Então, algumas frases curadoras como “Eu vejo você”, “Eu sinto muito, não pude fazer diferente”, “É muito pra mim”, “Eu respeito o seu destino” e outras tantas começaram a ser incorporadas, devagarinho, no meu jeito de sentir e me conduzir na vida.

Já não precisava ter a performance perfeita com os meus alunos. Muitas vezes olhá-los nos olhos e fazê-los perceber que eu estava vendo a sua dor, já fazia uma grande diferença. Saber que o que eu posso fazer por eles é bem pouco mesmo, mas este pouco, eu faço de coração, respeitando o que eles são, de onde vem e a quem estão sendo leais. Foi muito bom ver que mudar os meus alunos não era tarefa minha, mas mudar a mim mesma sim.

Assim, nesta construção e ao longo da formação em constelações, fui descobrindo o valor e a força da minha mãe, que eu sempre julgara frágil, podendo sentir o coração do meu pai e vivenciar a força e o valor de meus avós.

Foi então que, um dia, num exercício sistêmico, reconheci em mim o mesmo sentimento de minhas avós, mulheres fortes e guerreiras que lutaram para criar os filhos e cujos companheiros elas perderam cedo. Assim, pude pedir a elas a bênção pra fazer um pouco diferente delas e, ao mesmo tempo, sentir a sua força de superação.
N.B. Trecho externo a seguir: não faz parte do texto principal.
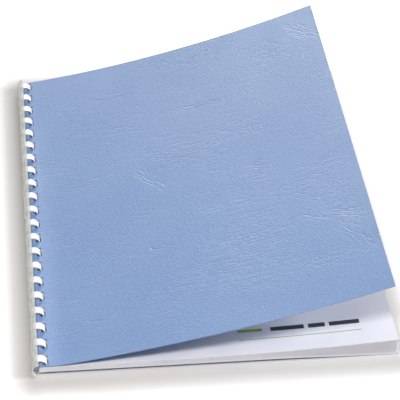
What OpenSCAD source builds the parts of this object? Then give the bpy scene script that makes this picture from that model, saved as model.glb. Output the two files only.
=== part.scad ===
// Comb-bound A4 booklet lying on its back cover with the front cover sprung open.
// +Z is up, Y runs along the bound edge, and the fore edge is on the +X side.
// The origin is under the middle of the whole booklet, on the surface it lies on.

/* [Sheets] */
// length of every sheet along the bound edge
sheet_length = 297; // [200:1:330]
// width of every sheet from the bound edge to the fore edge
sheet_width = 210; // [140:1:300]
// thickness of one printed leaf
leaf_thickness = 0.11; // [0.08:0.01:0.15]
// thickness of each card cover
cover_thickness = 0.3; // [0.2:0.05:0.5]

/* [Punched holes] */
// distance from one hole to the next, nine sixteenths of an inch
hole_pitch = 14.2875; // [12:0.0125:16]
// length of a hole along the bound edge
hole_length = 8; // [7:0.1:9]
// width of a hole across the bound edge
hole_width = 2.9; // [2.8:0.1:3.4]
// width of the strip of paper between a hole and the bound edge
hole_inset = 2.7; // [2:0.1:3.3]
// how far the row of holes lies from the middle of the sheets, towards the near end
hole_shift = 0.5; // [0:0.1:0.8]

/* [Comb] */
// outer diameter of the plastic rings
ring_diameter = 9.5; // [9:0.5:14]
// thickness of the plastic
comb_wall = 0.4; // [0.3:0.05:0.5]
// width of a tine along the comb
tine_width = 5.4; // [4:0.1:6.5]
// angle of the spine strip's upper edge, counted up from +X around the ring
spine_top = 101; // [90:1:130]
// part of the ring that the spine strip takes up, in degrees
spine_arc = 138; // [60:1:150]

/* [Lifted front cover] */
// gap between the cover and the title page beside the comb
cover_float = 0.32; // [0.01:0.01:1]
// slope of the cover beside the comb at the near end, in degrees
near_slope = 0.7; // [0.5:0.1:8]
// extra slope past the crease at the near end, in degrees
near_crease = 7.3; // [0:0.1:15]
// distance of that crease from the bound edge
crease_place = 12.3; // [8:0.1:60]
// extra slope gained from there to the fore edge at the near end, in degrees
near_spring = 10.5; // [0:0.1:12]
// slope of the cover beside the comb at the far end, in degrees
far_slope = 8.1; // [4:0.1:12]
// extra slope gained from there to the fore edge at the far end, in degrees
far_spring = 13.6; // [0:0.1:20]

/* [Curl of the leaves] */
// distance from the bound edge at which the upper leaves begin to curl up
curl_start = 20; // [10:1:100]
// how late the curl sets in, as the power of the distance
curl_power = 2.6; // [1.5:0.1:4]
// gap between two bundles of leaves at the fore edge
bundle_gap = 0.35; // [0:0.05:1]
// gap between two leaves of the loosest bundle there
leaf_fan = 0.52; // [0.1:0.02:0.8]
// width of the strip along the fore edge that lies on the surface
fore_rest = 10; // [5:1:40]
// width over which the booklet comes down to that strip
fore_fall = 60; // [20:1:90]

/* [Hidden] */
leaf_count = 32;         // the title page is the last of them
bundle_leaves = [12, 7, 6, 7];          // the block lies in four bundles, counted from the bottom
bundle_open = [0, 0.85, 1, 1.7];        // share of bundle_gap under each bundle
bundle_loose = [0, 0.8, 1, 0.33];       // share of leaf_fan between its leaves
sheet_gap = 0.005;       // air between two sheets that lie on each other
curl_steps = 19;
far_power = 0.85;        // how early the far end of the cover springs up
crease_width = 14;
cover_steps = 30;        // facets of the front cover across its width
cover_bands = 8;         // and along the bound edge
hole_slack = 0.3;        // room between the outside of a ring and the end of its hole
tine_play = 0.2;         // room between a tine and the near end of its hole
bind_slack = 0.28;       // room between the inside of a ring and the lowest sheet
hole_end_land = 1;       // least paper between the last hole and the sheet's end
tine_tuck = 20;          // how far a tine reaches in behind the spine strip, in degrees
tine_draw = 0.6;         // how much a tine spirals inwards
tine_round_end = 300;    // angle at which the spiral begins
strip_facets = 14;
tine_facets = 24;
cut_extra = 5;           // a hole cutter passes this far through the sheet

ring_radius = ring_diameter / 2;
ring_inner = ring_radius - comb_wall;
hole_room = sheet_length - hole_length - 2 * hole_end_land;
hole_count = floor(hole_room / hole_pitch) + 1;
comb_length = hole_count * hole_pitch;

// the ring's centre is at x = 0 and one ring radius above the surface
bound_edge = ring_radius + hole_slack - hole_inset - hole_width;
hole_start = bound_edge + hole_inset;
spine_lift = ring_radius - sqrt(pow(ring_inner, 2) - pow(hole_start, 2)) + bind_slack;
leaf_pitch = leaf_thickness + sheet_gap;
curl_run = sheet_width - curl_start;
fall_start = sheet_width - fore_rest - fore_fall;
block_height = cover_thickness + sheet_gap + leaf_count * leaf_pitch;
cover_middle = spine_lift + block_height + cover_float + cover_thickness / 2;
origin_x = (bound_edge + sheet_width - ring_radius) / 2;

// places along Y are counted from the middle of the sheets; the comb has slid to the near ends of its holes
hole_row_y = -hole_shift;
tine_row_y = hole_row_y - ((hole_length - tine_width) / 2 - tine_play);
near_end = min(-sheet_length, 2 * tine_row_y - comb_length) / 2;
far_end = max(sheet_length, 2 * tine_row_y + comb_length) / 2;
origin_y = (near_end + far_end) / 2;

spine_bottom = spine_top + spine_arc;
strip_step = spine_arc / strip_facets;
tine_end = spine_top + tine_tuck + 360;

cover_blue = [0.55, 0.67, 0.83];
paper_white = [0.95, 0.95, 0.97];
clear_plastic = [0.82, 0.85, 0.86, 0.6];

function leaf_name(k) = k == leaf_count ? "title_page" : str("leaf_", k < 10 ? "0" : "", k);

// ---- outlines ----

function smooth(t) = t <= 0 ? 0 : t >= 1 ? 1 : t * t * (3 - 2 * t);

// height of the back cover above the surface, at distance s from the bound edge
function lift(s) = spine_lift * (1 - smooth((s - fall_start) / fore_fall));

// gaps at the fore edge added up to leaf k, by walking up through the bundles
function fore_gap(k, bundle = 0) = k <= bundle_leaves[bundle] ?
    bundle_open[bundle] * bundle_gap + (k - 1) * bundle_loose[bundle] * leaf_fan :
    fore_gap(bundle_leaves[bundle], bundle) + fore_gap(k - bundle_leaves[bundle], bundle + 1);
top_gap = fore_gap(leaf_count);

// the top leaf keeps its height where the others fall away, and curls up beyond that
function curl(s) = spine_lift - lift(s)
    + (top_gap - spine_lift) * pow(max(0, s - curl_start) / curl_run, curl_power);

// underside of a sheet from the bound edge to the fore edge, as [x, z] points
stations = concat([0], [for (i = [0:curl_steps]) curl_start + curl_run * i / curl_steps]);
function sheet_line(base, gap) =
    [for (s = stations) [bound_edge + s, base + lift(s) + curl(s) * gap / top_gap]];

function raised(line, height) = [for (p = line) [p.x, p.y + height]];
function turned(line) = [for (i = [len(line) - 1:-1:0]) line[i]];

// slope of the front cover at distance s from the bound edge
function near_angle(s) = near_slope + near_spring * s / sheet_width
    + near_crease * smooth((s - crease_place) / crease_width + 0.5);
function far_angle(s) = far_slope + far_spring * pow(s / sheet_width, far_power);

// middle line of the cover's two ends, each step laid on from the one before
cover_step = sheet_width / cover_steps;
function near_point(i) = i == 0 ? [bound_edge, cover_middle] :
    near_point(i - 1) + cover_step * heading(near_angle((i - 0.5) * cover_step));
function far_point(i) = i == 0 ? [bound_edge, cover_middle] :
    far_point(i - 1) + cover_step * heading(far_angle((i - 0.5) * cover_step));
function heading(a) = [cos(a), sin(a)];
function mix(a, b, t) = a + (b - a) * t;

// place of hole or tine i along its row
function row_place(i) = (i - (hole_count - 1) / 2) * hole_pitch;

function ring_point(radius, a) = [radius * cos(a), ring_radius + radius * sin(a)];
// outer radius of a tine at angle a
function tine_radius(a) =
    ring_radius - tine_draw * max(0, (a - tine_round_end) / (tine_end - tine_round_end));

// ---- building blocks ----

// lays an [x, z] outline along Y
module along_y(length) {
    rotate([90, 0, 0]) linear_extrude(height = length, center = true) children();
}

module placed() {
    translate([-origin_x, -origin_y, 0]) children();
}

// cutters for the punched holes
module hole_row() {
    for (i = [0:hole_count - 1])
        translate([hole_start, hole_row_y + row_place(i) - hole_length / 2, -cut_extra])
            cube([hole_width, hole_length, cover_middle + 2 * cut_extra]);
}

// a punched sheet whose underside is base above the surface
module sheet(base, thickness, gap) {
    line = sheet_line(base, gap);
    placed() difference() {
        along_y(sheet_length) polygon(concat(line, turned(raised(line, thickness))));
        hole_row();
    }
}

// ---- the pieces ----

module back_cover() {
    color(cover_blue) sheet(0, cover_thickness, 0);
}

module leaf(k) {
    base = cover_thickness + sheet_gap + (k - 1) * leaf_pitch;
    color(paper_white) sheet(base, leaf_thickness, fore_gap(k));
}

// the card springs up evenly at the far end and folds at a crease at the near end
module front_cover() {
    near_line = [for (i = [0:cover_steps]) near_point(i)];
    far_line = [for (i = [0:cover_steps]) far_point(i)];
    points = [for (side = [-1, 1], j = [0:cover_bands], i = [0:cover_steps])
        let (
            t = j / cover_bands,
            middle = mix(near_line[i], far_line[i], t),
            slope = mix(near_angle(i * cover_step), far_angle(i * cover_step), t),
            p = middle + side * cover_thickness / 2 * [-sin(slope), cos(slope)]
        )
        [p.x, (t - 0.5) * sheet_length, p.y]];
    row = cover_steps + 1;
    layer = row * (cover_bands + 1);
    last_row = row * cover_bands;
    skins = [for (j = [0:cover_bands - 1], i = [0:cover_steps - 1])
        let (a = j * row + i)
        each [
            [a, a + 1, a + row + 1], [a, a + row + 1, a + row],
            [a + layer, a + layer + row + 1, a + layer + 1],
            [a + layer, a + layer + row, a + layer + row + 1]
        ]];
    near_and_far_rims = [for (i = [0:cover_steps - 1])
        let (b = last_row + i)
        each [[i, i + layer, i + layer + 1, i + 1], [b, b + 1, b + layer + 1, b + layer]]];
    side_rims = [for (j = [0:cover_bands - 1])
        let (a = j * row, b = a + cover_steps)
        each [[a, a + row, a + row + layer, a + layer], [b, b + layer, b + row + layer, b + row]]];
    color(cover_blue) placed() difference() {
        polyhedron(points, concat(skins, near_and_far_rims, side_rims));
        hole_row();
    }
}

module spine_strip() {
    outer = [for (i = [0:strip_facets]) ring_point(ring_radius, spine_top + i * strip_step)];
    inner = [for (i = [0:strip_facets]) ring_point(ring_inner, spine_top + i * strip_step)];
    along_y(comb_length) polygon(concat(outer, turned(inner)));
}

// a tine leaves the strip's lower edge, passes through its hole and tucks in behind the upper edge
module tine() {
    angles = concat([spine_bottom - strip_step],
        [for (i = [0:tine_facets]) mix(spine_bottom, tine_end, i / tine_facets)]);
    outer = [for (a = angles) ring_point(tine_radius(a), a)];
    inner = [for (a = angles) ring_point(tine_radius(a) - comb_wall, a)];
    along_y(tine_width) polygon(concat(outer, turned(inner)));
}

module comb() {
    color(clear_plastic) placed() translate([0, tine_row_y, 0]) union() {
        spine_strip();
        for (i = [0:hole_count - 1])
            translate([0, row_place(i), 0]) tine();
    }
}

back_cover();
for (k = [1:leaf_count])
    leaf(k);
front_cover();
comb();
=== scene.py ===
"""Looks of the comb-bound booklet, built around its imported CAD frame. Lengths are in metres."""

import math

import bpy
import numpy as np
from mathutils import Matrix, Vector


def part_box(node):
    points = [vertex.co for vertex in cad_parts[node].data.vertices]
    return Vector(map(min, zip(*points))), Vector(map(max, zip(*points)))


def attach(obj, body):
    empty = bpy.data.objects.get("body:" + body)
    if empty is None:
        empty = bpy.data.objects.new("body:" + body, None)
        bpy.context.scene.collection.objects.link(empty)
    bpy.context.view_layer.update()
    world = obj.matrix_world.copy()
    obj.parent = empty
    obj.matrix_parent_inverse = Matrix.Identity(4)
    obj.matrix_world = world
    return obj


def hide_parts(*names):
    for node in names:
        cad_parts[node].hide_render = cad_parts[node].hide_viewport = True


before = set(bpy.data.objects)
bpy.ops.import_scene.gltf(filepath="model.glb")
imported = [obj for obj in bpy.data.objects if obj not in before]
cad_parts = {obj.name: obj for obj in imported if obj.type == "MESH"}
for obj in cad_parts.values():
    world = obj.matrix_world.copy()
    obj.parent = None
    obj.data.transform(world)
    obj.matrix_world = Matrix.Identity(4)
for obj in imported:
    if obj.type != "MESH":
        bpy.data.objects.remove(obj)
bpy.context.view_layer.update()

MM = 0.001

# ---- sizes of the booklet, the same as the solids' ----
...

E como isto se refletiu na minha casa com meus filhos? Estes filhos que chegaram pra mim como um presente do universo? Cada um deles com a sua história familiar, diferente da minha da do meu marido e agora unidos nesta nova família.

Foi e vem sendo um exercício muito gratificante firmar-me no meu lugar: o de mãe adotiva. Sempre reconheci o valor das mães biológicas dos meus filhos , mas pude perceber que, em alguns momentos, eu me considerava superior a elas, pois era eu que estava ali, trabalhando e me esforçando pela educação deles, virando noites, enfim, fazendo o que a maioria das mães fazem. Não digo que não tenha sido sofrida a percepção deste sentimento de suposta superioridade. Então passei por um período de sentir-me no extremo oposto: inferior a elas e também culpada por estar com seus filhos.

Hoje, transcorridos tantos anos, trabalho e convívio familiar, onde conversamos estes assuntos abertamente, já posso dizer que estou encontrando o meu lugar.

Talvez alguém possa dizer: “Puxa, depois de tudo isto ainda não encontrou?”

Então eu respondo: “É porque é uma construção. Cada nova percepção, cada entendimento melhor é um passo adiante. E, quando caminhamos, um passo que seja, já precisamos nos readequar ao nosso novo lugar.”

Este é o meu entendimento até aqui. Neste ponto da caminhada.

Como me sinto hoje? Mais fortalecida e bem acompanhada, pois tenho comigo meus pais e antepassados, os pais biológicos e antepassados dos meus filhos, do meu marido e dos meus alunos e amigos.

A caminhada me parece mais leve. Com os filhos já mais crescidos, não digo que não existam dificuldades, mas a diferença é que já aceito isto com mais leveza e compreensão.